▶ What you will do
Return the listing below word for word.
BEGIN Data extract
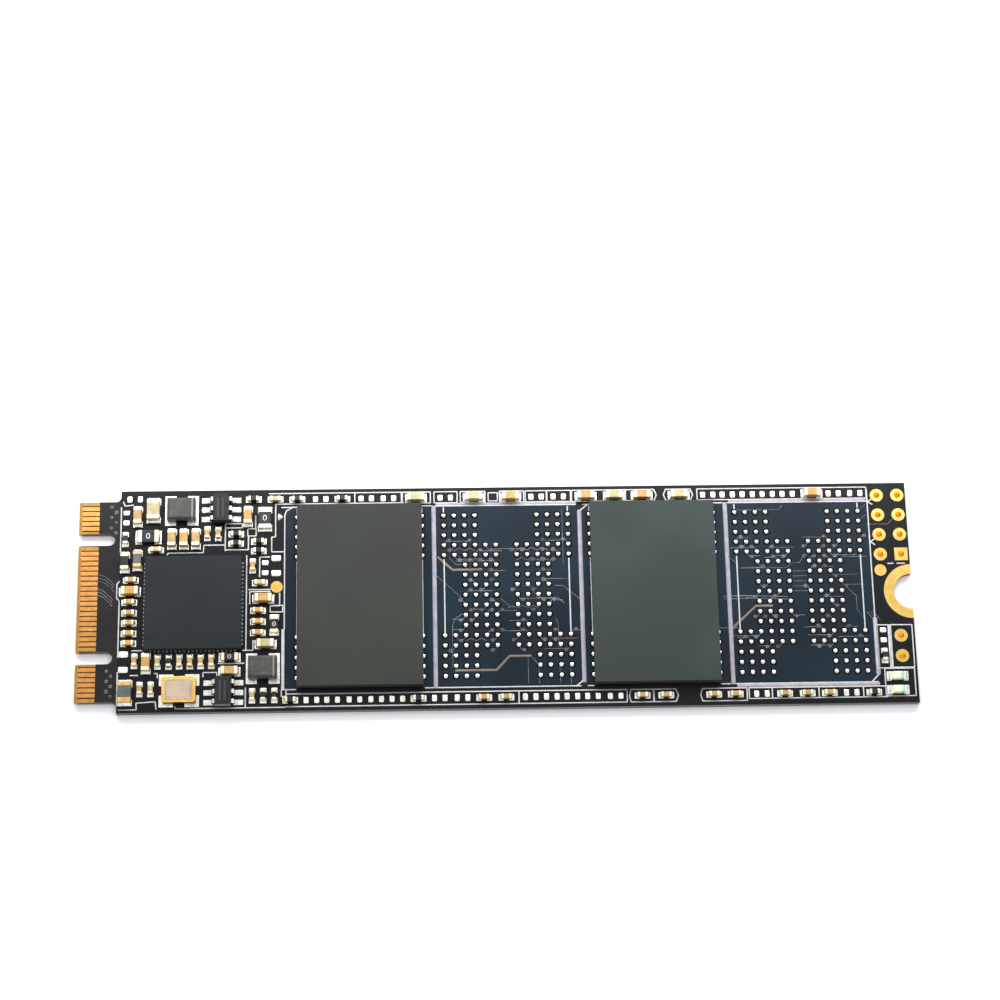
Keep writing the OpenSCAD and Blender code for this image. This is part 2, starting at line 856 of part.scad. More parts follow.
module bead_ends() {
    color("#dcb46c") chip_ends(["bead"]);
}

module led_bases() {
    color("#e8e6d2")
    for (p = LEDS)
        at(p[0], p[1], board_t + pad_t) block(LED[0] - 2 * LED[3], LED[1], led_base_h);
}

module led_lenses() {
    color("#eeeab8")
    for (p = LEDS)
        at(p[0], p[1], board_t + pad_t + led_base_h)
            intersection() {
                moulded(led_lens_l, LED[1], LED[2] - led_base_h, 0.01, 0.08);
                block(led_lens_l, LED[1], 1);
            }
}

module led_ends() {
    color("#e4d9a8")
    for (p = LEDS, side = [-1, 1])
        at(p[0] + side * (LED[0] - LED[3]) / 2, p[1], board_t + pad_t)
            block(LED[3], LED[1], led_base_h);
}

circuit_board();
edge_contacts_top();
edge_contacts_bottom();
screw_notch_ring();
header_plated_holes();
jumper_plated_holes();
gold_dots();
bare_pads();
solder_joints();
controller_body();
controller_leads();
flash_chip_inner();
flash_chip_outer();
flash_balls_inner();
flash_balls_outer();
spare_bumps();
bare_site_bumps_inner();
bare_site_bumps_outer();
crystal_base();
crystal_rim();
crystal_lid();
coil_bodies();
coil_terminals();
regulator_bodies();
regulator_leads();
bead_bodies();
bead_ends();
led_bases();
led_lenses();
led_ends();
capacitor_bodies_tan();
capacitor_bodies_orange();
capacitor_bodies_pale();
capacitor_ends();
resistor_bodies();
resistor_ends();
link_bodies();
link_ends();
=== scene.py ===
# %% [markdown]
# # A gumstick solid state drive
# The drive is a slim black circuit board with a gold card edge at one end and a half-round screw
# notch at the other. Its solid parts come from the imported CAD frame, at their real size. This
# lesson adds what gives a board its look: the finish of every part, the white print, the copper
# tracks that show as low ridges under the black mask, and the rounded lumps of solder.

# %% Load the frame
import math
import random

import bmesh
import bpy
from mathutils import Matrix, Vector


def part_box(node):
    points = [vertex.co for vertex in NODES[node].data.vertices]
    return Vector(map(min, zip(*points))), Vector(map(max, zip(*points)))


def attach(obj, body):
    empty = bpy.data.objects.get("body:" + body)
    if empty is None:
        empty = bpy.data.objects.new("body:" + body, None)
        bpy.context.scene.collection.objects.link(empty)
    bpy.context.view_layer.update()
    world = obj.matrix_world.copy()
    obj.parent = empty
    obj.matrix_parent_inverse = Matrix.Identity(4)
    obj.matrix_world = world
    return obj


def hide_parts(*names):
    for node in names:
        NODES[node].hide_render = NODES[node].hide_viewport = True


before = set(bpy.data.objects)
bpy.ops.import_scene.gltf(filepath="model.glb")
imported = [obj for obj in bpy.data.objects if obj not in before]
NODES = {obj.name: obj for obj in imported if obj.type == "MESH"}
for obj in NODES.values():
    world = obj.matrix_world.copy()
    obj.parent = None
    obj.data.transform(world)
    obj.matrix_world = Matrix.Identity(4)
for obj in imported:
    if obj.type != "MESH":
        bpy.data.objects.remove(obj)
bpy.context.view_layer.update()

MM = 0.001
BOARD_LOW, BOARD_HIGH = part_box("circuit_board")
EDGE = BOARD_LOW.x
TOP = BOARD_HIGH.z
BOARD_L = (BOARD_HIGH.x - BOARD_LOW.x) / MM
BOARD_W = (BOARD_HIGH.y - BOARD_LOW.y) / MM
print(f"board {BOARD_L:.2f} x {BOARD_W:.2f} mm, parts side at {TOP / MM:.2f} mm")


# %% [markdown]
# ## Places on the board
# A board is drawn in two numbers: u runs from the contact edge to the screw notch, and v from the
# centreline to either side. Every line below is written in those two numbers, in millimetres,
# and this one function turns them into the frame's metres.

# %% From board places to the frame
def spot(u, v, lift=0.0):
    return Vector((EDGE + u * MM, v * MM, TOP + lift * MM))


def to_u(x):
    return (x - EDGE) / MM


def islands(name):
    """The separate solids of one CAD node, each as its low and its high corner."""
    shape = bmesh.new()
    shape.from_mesh(NODES[name].data)
    shape.transform(NODES[name].matrix_world)
    bmesh.ops.remove_doubles(shape, verts=shape.verts, dist=0.0005 * MM)
    left, found = set(shape.verts), []
    while left:
        front, group = [left.pop()], []
        while front:
            vert = front.pop()
            group.append(vert.co.copy())
            for edge in vert.link_edges:
                other = edge.other_vert(vert)
                if other in left:
                    left.remove(other)
                    front.append(other)
        low = Vector([min(p[axis] for p in group) for axis in range(3)])
        high = Vector([max(p[axis] for p in group) for axis in range(3)])
        found.append((low, high))
    shape.free()
    return sorted(found, key=lambda pair: tuple(pair[0]))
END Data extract
▶ The answer
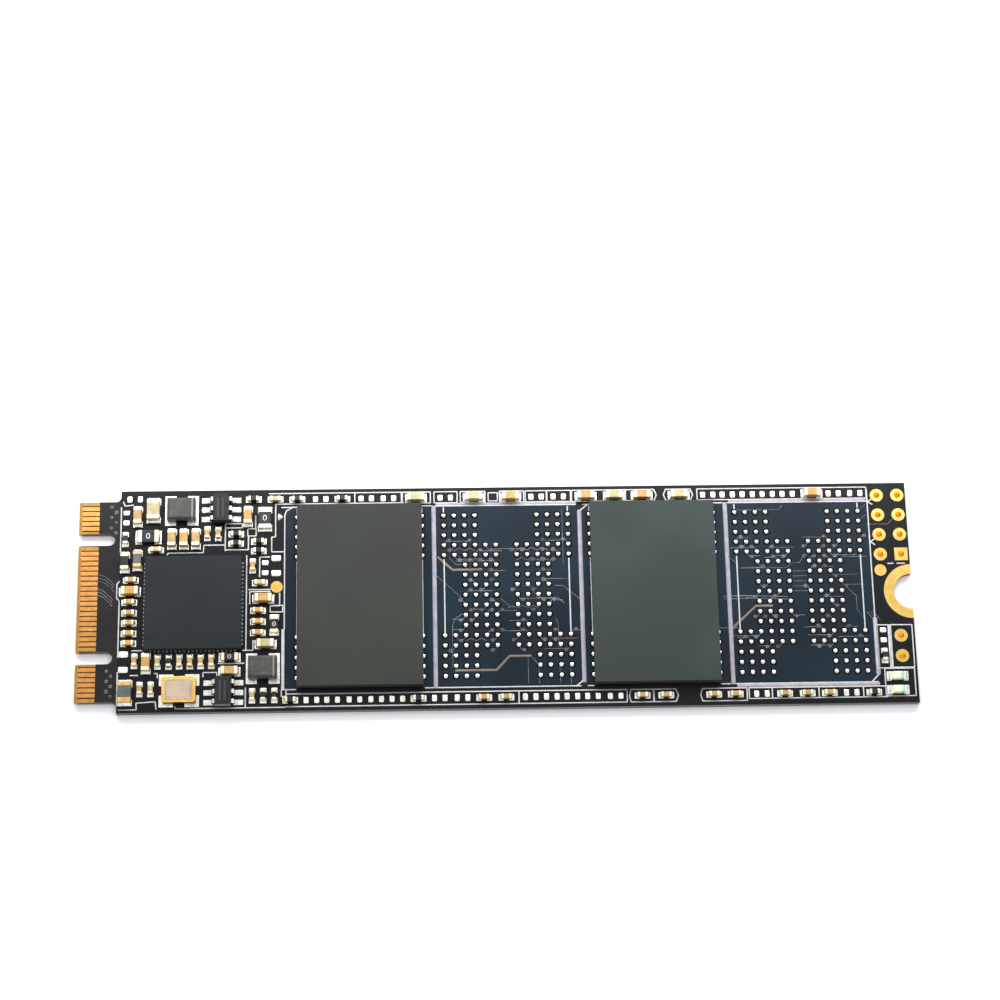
Keep writing the OpenSCAD and Blender code for this image. This is part 2, starting at line 856 of part.scad. More parts follow.
module bead_ends() {
    color("#dcb46c") chip_ends(["bead"]);
}

module led_bases() {
    color("#e8e6d2")
    for (p = LEDS)
        at(p[0], p[1], board_t + pad_t) block(LED[0] - 2 * LED[3], LED[1], led_base_h);
}

module led_lenses() {
    color("#eeeab8")
    for (p = LEDS)
        at(p[0], p[1], board_t + pad_t + led_base_h)
            intersection() {
                moulded(led_lens_l, LED[1], LED[2] - led_base_h, 0.01, 0.08);
                block(led_lens_l, LED[1], 1);
            }
}

module led_ends() {
    color("#e4d9a8")
    for (p = LEDS, side = [-1, 1])
        at(p[0] + side * (LED[0] - LED[3]) / 2, p[1], board_t + pad_t)
            block(LED[3], LED[1], led_base_h);
}

circuit_board();
edge_contacts_top();
edge_contacts_bottom();
screw_notch_ring();
header_plated_holes();
jumper_plated_holes();
gold_dots();
bare_pads();
solder_joints();
controller_body();
controller_leads();
flash_chip_inner();
flash_chip_outer();
flash_balls_inner();
flash_balls_outer();
spare_bumps();
bare_site_bumps_inner();
bare_site_bumps_outer();
crystal_base();
crystal_rim();
crystal_lid();
coil_bodies();
coil_terminals();
regulator_bodies();
regulator_leads();
bead_bodies();
bead_ends();
led_bases();
led_lenses();
led_ends();
capacitor_bodies_tan();
capacitor_bodies_orange();
capacitor_bodies_pale();
capacitor_ends();
resistor_bodies();
resistor_ends();
link_bodies();
link_ends();
=== scene.py ===
# %% [markdown]
# # A gumstick solid state drive
# The drive is a slim black circuit board with a gold card edge at one end and a half-round screw
# notch at the other. Its solid parts come from the imported CAD frame, at their real size. This
# lesson adds what gives a board its look: the finish of every part, the white print, the copper
# tracks that show as low ridges under the black mask, and the rounded lumps of solder.

# %% Load the frame
import math
import random

import bmesh
import bpy
from mathutils import Matrix, Vector


def part_box(node):
    points = [vertex.co for vertex in NODES[node].data.vertices]
    return Vector(map(min, zip(*points))), Vector(map(max, zip(*points)))


def attach(obj, body):
    empty = bpy.data.objects.get("body:" + body)
    if empty is None:
        empty = bpy.data.objects.new("body:" + body, None)
        bpy.context.scene.collection.objects.link(empty)
    bpy.context.view_layer.update()
    world = obj.matrix_world.copy()
    obj.parent = empty
    obj.matrix_parent_inverse = Matrix.Identity(4)
    obj.matrix_world = world
    return obj


def hide_parts(*names):
    for node in names:
        NODES[node].hide_render = NODES[node].hide_viewport = True


before = set(bpy.data.objects)
bpy.ops.import_scene.gltf(filepath="model.glb")
imported = [obj for obj in bpy.data.objects if obj not in before]
NODES = {obj.name: obj for obj in imported if obj.type == "MESH"}
for obj in NODES.values():
    world = obj.matrix_world.copy()
    obj.parent = None
    obj.data.transform(world)
    obj.matrix_world = Matrix.Identity(4)
for obj in imported:
    if obj.type != "MESH":
        bpy.data.objects.remove(obj)
bpy.context.view_layer.update()

MM = 0.001
BOARD_LOW, BOARD_HIGH = part_box("circuit_board")
EDGE = BOARD_LOW.x
TOP = BOARD_HIGH.z
BOARD_L = (BOARD_HIGH.x - BOARD_LOW.x) / MM
BOARD_W = (BOARD_HIGH.y - BOARD_LOW.y) / MM
print(f"board {BOARD_L:.2f} x {BOARD_W:.2f} mm, parts side at {TOP / MM:.2f} mm")


# %% [markdown]
# ## Places on the board
# A board is drawn in two numbers: u runs from the contact edge to the screw notch, and v from the
# centreline to either side. Every line below is written in those two numbers, in millimetres,
# and this one function turns them into the frame's metres.

# %% From board places to the frame
def spot(u, v, lift=0.0):
    return Vector((EDGE + u * MM, v * MM, TOP + lift * MM))


def to_u(x):
    return (x - EDGE) / MM


def islands(name):
    """The separate solids of one CAD node, each as its low and its high corner."""
    shape = bmesh.new()
    shape.from_mesh(NODES[name].data)
    shape.transform(NODES[name].matrix_world)
    bmesh.ops.remove_doubles(shape, verts=shape.verts, dist=0.0005 * MM)
    left, found = set(shape.verts), []
    while left:
        front, group = [left.pop()], []
        while front:
            vert = front.pop()
            group.append(vert.co.copy())
            for edge in vert.link_edges:
                other = edge.other_vert(vert)
                if other in left:
                    left.remove(other)
                    front.append(other)
        low = Vector([min(p[axis] for p in group) for axis in range(3)])
        high = Vector([max(p[axis] for p in group) for axis in range(3)])
        found.append((low, high))
    shape.free()
    return sorted(found, key=lambda pair: tuple(pair[0]))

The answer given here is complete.